Si l'on recherche un effet esthétique, on devra ensuite effectuer une révélation permettant de rendre visibles les couches constitutives du damas. Cette opération intervient en toute fin de réalisation : pour un couteau, par exemple, après mise en forme, émouture, traitements thermiques et polissage.
Les couches du damas peuvent être rendues visibles par révélation chimique : un agent corrosif est utilisé afin d'attaquer le métal. Les couches étant de natures différentes, elles réagissent différemment et il en résulte à la fois des colorations (noir et gradations de gris) et des profondeurs de corrosion variables. Coloration et corrosion rendent visibles les motifs en couche du damas.
Il est également possible de procéder à un polissage très soigneux et très fin qui permettra également de distinguer les différentes couches du damas. Cette manière de faire est particulièrement délicate à maîtriser.

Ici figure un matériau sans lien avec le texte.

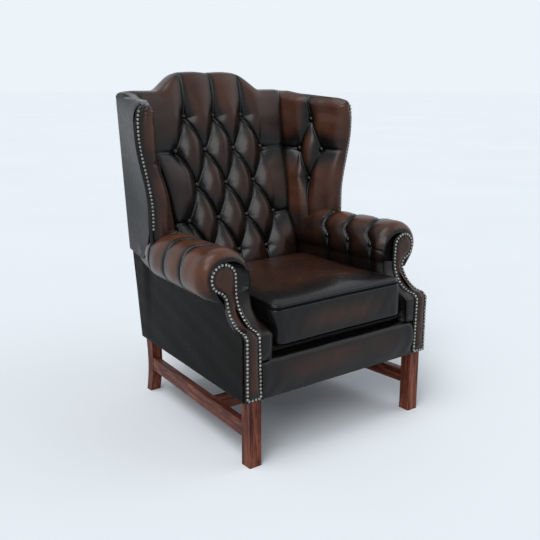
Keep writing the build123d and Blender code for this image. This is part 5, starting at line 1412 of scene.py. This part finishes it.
# %% Piping round both seams
pipe_radius = 0.0022
pipes = []
for level in (cushion_low + 0.0050, cushion_high - 0.0085):
    ring = lean_forward(seam + seam_normal * 0.0006, (level - cushion_low) / cushion_height)[:-1]
    deselect_all()
    bpy.ops.curve.primitive_bezier_circle_add(radius=1)
    pipe = bpy.context.object
    pipe.data.splines.clear()
    spline = pipe.data.splines.new("POLY")
    spline.points.add(len(ring) - 1)
    for point, (x, y) in zip(spline.points, ring):
        point.co = (x, y + middle_y, level, 1)
    spline.use_cyclic_u = True
    pipe.data.dimensions = "3D"
    pipe.data.bevel_depth = pipe_radius
    pipe.data.bevel_resolution = 4
    pick(pipe)
    bpy.ops.object.convert(target="MESH")
    pipes.append(bpy.context.object)
piping = join_parts(pipes, "cushion_piping")
cover_node(piping, panel_leather, "cushion", "cushion_welts")

# %% [markdown]
# ## Deck under the cushion
# With the cushion lifted, a dark canvas deck shows over the springs. The springs print
# through it as shallow waves.

# %% Build the deck
deck_count = 90
deck_rows = []
deck_x = np.linspace(-1, 1, deck_count)
deck_y = np.linspace(place(0.0435), 0.262, deck_count)
for y in deck_y:
    half = frame_side(y) - 0.036
    x = deck_x * half
    edge = np.minimum(half - np.abs(x), np.minimum(y - deck_y[0], deck_y[-1] - y))
    z = 0.3445 - 0.004 * np.exp(-edge / 0.006) - 0.0012 * (1 + np.sin(x * 62)) * smooth(0, 0.04, edge)
    deck_rows.append(np.column_stack([x, np.full(len(x), y), z]))
deck_top = np.stack(deck_rows)
deck_low = deck_top[::-1].copy()
deck_low[:, :, 2] = 0.309
deck_loop = np.concatenate([deck_top, deck_low, deck_top[:1]])
deck = lay_grid("deck_cloth", deck_loop, np.zeros(deck_loop.shape[:2]))
cover_node(deck, canvas, "chair", "seat_deck")

# %% [markdown]
# ## Outside arms and outside back
# These two panels follow the frame. The arm panel runs from the facing to the rear corner and
# tucks under the roll. The back panel follows the outline of the crest.

# %% Outside arms
arm_panel_rows, back_panel_rows, panel_columns = 80, 110, 120
panel_levels = np.linspace(0, 1, arm_panel_rows)
panel_back = np.linspace(0, 1, panel_columns)
arm_panel = np.zeros((arm_panel_rows, panel_columns, 3))
for row, level in enumerate(panel_levels):
    y_front = facing_y(seat_bottom + level * 0.269) + 0.0082
    y_rear = outside_back(seat_bottom + level * 0.30) + 0.003
    y = y_front + (y_rear - y_front) * panel_back
    top = 0.4765 + 0.062 * smooth(place(0.545), place(0.600), y)
    z = seat_bottom + level * (top - seat_bottom)
    poke = 0.019 * np.clip(z - seat_bottom, 0, 1) * smooth(place(0.60), place(0.66), y)
    sag = 0.0030 * np.sin(pi * panel_back) ** 0.7 * sin(pi * level) ** 0.8
    waves = 0.0006 * ripple(61, y * 16, z * 14)
    x = frame_side(y) + 0.0075 + poke - sag + waves
    x = x - 0.003 * np.exp(-(y_rear - y) / 0.0022)
    arm_panel[row] = np.column_stack([x, y, z])
arm_worn = 0.25 * smooth(0.0, 0.3, panel_levels)[:, None] * np.ones((1, panel_columns))
add_side_panels("arm", arm_panel, arm_worn)

# %% Outside back
back_panel = np.zeros((back_panel_rows, panel_columns, 3))
back_share = np.linspace(-1, 1, panel_columns)
for row, level in enumerate(np.linspace(0, 1, back_panel_rows)):
    half = 0.3165 + 0.0165 * level
    x = back_share * half
    top = crest_height(np.clip(x, -0.33, 0.33)) - 0.0065 - 0.010 * smooth(0.3235, 0.334, np.abs(x))
    z = seat_bottom + level * (top - seat_bottom)
    sag = 0.003 * np.cos(back_share * pi / 2) ** 0.8 * sin(pi * level) ** 0.8
    y = outside_back(z) + 0.004 - sag - 0.003 * np.exp(-(half - np.abs(x)) / 0.0022)
    y = y + 0.0006 * ripple(63, x * 14, z * 12)
    back_panel[row] = np.column_stack([x, y, z])
back_worn = np.zeros((back_panel_rows, panel_columns))
add_panel("outside_back_leather", "outside_back_panel", back_panel[:, ::-1], back_worn)

# %% [markdown]
# ## Floor, sky and lamps
# A plain pale floor under a pale backdrop. One broad sun shines from overhead, a second stands
# for a large window on the chair's left, and a weaker third lifts the far side. Broad suns give
# soft shadows. Camera, glossy and transmission rays see the pale backdrop, and a weaker sky
# lights everything else.

# %% Floor and lamps
pale = (0.84, 0.895, 0.95)
deselect_all()
bpy.ops.mesh.primitive_circle_add(vertices=96, radius=60, fill_type="NGON")
floor = bpy.context.object
floor.name = "studio_floor"
floor_finish = make_plain("studio_floor", (0.81, 0.865, 0.92), (0.83, 0.885, 0.94), 0.5, 0.9, bump=0.0)
floor_finish.node_tree.nodes["Principled BSDF"].inputs["Specular IOR Level"].default_value = 0
floor.data.materials.append(floor_finish)

world = bpy.data.worlds.new("studio")
bpy.context.scene.world = world
world.use_nodes = True
air = world.node_tree
sky = air.nodes["Background"]
sky.inputs["Color"].default_value = (0.93, 0.96, 1.0, 1)
sky.inputs["Strength"].default_value = 0.40
seen = air.nodes.new("ShaderNodeBackground")
seen.inputs["Color"].default_value = (*pale, 1)
path = air.nodes.new("ShaderNodeLightPath")
choose = air.nodes.new("ShaderNodeMixShader")
seen_rays = maths(air, "MAXIMUM", path.outputs["Is Camera Ray"], path.outputs["Is Glossy Ray"])
seen_rays = maths(air, "MAXIMUM", seen_rays, path.outputs["Is Transmission Ray"])
air.links.new(seen_rays, choose.inputs[0])
air.links.new(sky.outputs[0], choose.inputs[1])
air.links.new(seen.outputs[0], choose.inputs[2])
air.links.new(choose.outputs[0], air.nodes["World Output"].inputs["Surface"])


def add_sun(name, toward, strength, width, colour):
    """A sun lamp that shines from a direction given by a point, with its width in degrees."""
    data = bpy.data.lights.new(name, "SUN")
    data.energy = strength
    data.angle = radians(width)
    data.color = colour
    lamp = bpy.data.objects.new(name, data)
    bpy.context.scene.collection.objects.link(lamp)
    lamp.matrix_world = Vector(toward).to_track_quat("Z", "Y").to_matrix().to_4x4()


warm, warmer, cool = (1.0, 0.99, 0.97), (1.0, 0.985, 0.96), (0.95, 0.97, 1.0)
add_sun("overhead", (-0.55, -0.05, 1.5), strength=1.15, width=34, colour=warm)
add_sun("window", (-1.2, -0.9, 1.2), strength=1.05, width=30, colour=warmer)
add_sun("fill", (1.4, -0.8, 1.2), strength=0.4, width=50, colour=cool)
bpy.context.scene.view_settings.view_transform = "Standard"
print("lamps and floor ready")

Voici en quelques mots une très brève introduction du sujet. Au delà des questions techniques et des aspects esthétiques, il faut avant tout retenir que faire un damas, c'est créer une nouvelle matière, composite, dont les caractéristiques seront également nouvelles et potentiellement différentes de celles des différents constituants. La capacité des constituants à se combiner ou pas, la nature composite de l'assemblage et sa géométrie, sont autant de facteurs interagissant de manière complexe, ce qui offre un immense champ d'investigation.